Steps to take before going on an entrepreneurial venture
- Write down a very good definition of your product/service (in a way that you can compare with data available)
- Define your target customers (and get data about their purchases in the past)
- Define very well what you will make, what you will buy, the competences you want inside, the competences you can outsource, …
- Does it really exist for the product/service you will be selling?
- Can you offer a lower price or higher value than your competition?
- Is your market located close to you?
- Are there other global players than can easily compete with you?
4. Business Plan
- Come up with a strong business plan (remember: the business plan is your guide to operate the business, not just a tool for the investors)
- Make (financial) room for unexpected issues
- Invest heavily on Marketing and Sales resources. People won’t buy what they don’t know.

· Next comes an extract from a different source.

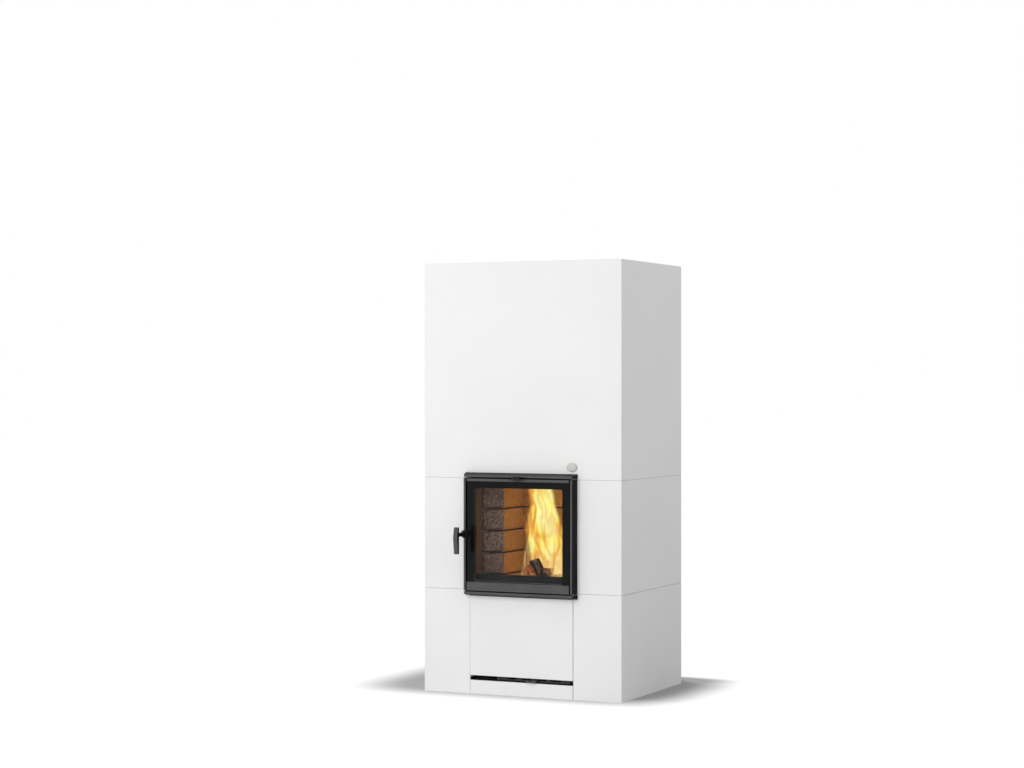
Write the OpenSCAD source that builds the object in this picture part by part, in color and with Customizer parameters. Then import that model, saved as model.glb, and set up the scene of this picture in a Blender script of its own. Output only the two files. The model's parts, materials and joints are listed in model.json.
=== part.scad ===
// Heat-retaining stove: smooth white cladding courses round a masonry core, with a glazed fire
// door, a drop-down ash hatch over an air slot, and an ash drawer that follows the hatch.
// Millimetres. X to the right, Y to the back, Z up. The origin is the middle of the footprint.

/* [Cladding] */
// Overall width of the stove
stove_w = 800; // [780:10:900]
// Overall depth of the stove
stove_d = 600; // [590:10:700]
// Overall height of the stove
stove_h = 1604; // [1450:10:1800]
// Height of the bottom course
base_h = 386.5; // [384:0.5:420]
// Height of the middle course
mid_h = 415.1; // [413:0.1:416]
// Thickness of the cladding blocks
wall_t = 50; // [46:1:52]
// Width and depth of the shadow groove between the courses
groove = 1.2; // [0.5:0.1:3]
// How far the cover slab lies below the rim
cover_recess = 2; // [0:0.5:10]
// Thickness of the cover slab
cover_t = 50; // [30:1:60]
// Gap round the cover slab
cover_gap = 0.8; // [0.5:0.1:2]
// Width of the oval disc
badge_w = 42; // [30:1:60]
// Height of the oval disc
badge_h = 32.5; // [20:0.5:50]
// Thickness of the oval disc
badge_t = 5; // [3:0.5:8]
// Distance of the oval disc from the stove's middle
badge_x = 205; // [150:5:250]
// Height of the oval disc above the door frame
badge_up = 24.5; // [20:0.5:60]
// How much the edge of the oval disc is rounded
badge_round = 3; // [1:0.5:4]

/* [Core] */
// Expansion gap between the core and the cladding
core_gap = 5; // [2:0.5:8]
// Thickness of the outer core slabs
core_t = 45; // [38:1:50]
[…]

- Keep your fixed cost lower as possible. Invest in infrastructure and people only when that’s strategic to your business.
- Plan to hire the best, only those will outperform.
If after these steps, you still feel you will “conquer the world”, go and find professional help for the resources you don’t have:
- Financial support – Angels Investors, VCs, Banks, …
- Business Development experts
- Production experts
If you engage someone to invest in your venture, make sure they add something to your project besides funding. This can be access to key persons in the market, knowledge about the industry, and others.
If at all possible, start your business when customers are ready to pay for your product in a way that you provide some income and the machine (the whole company) must focus on deliver the product or service.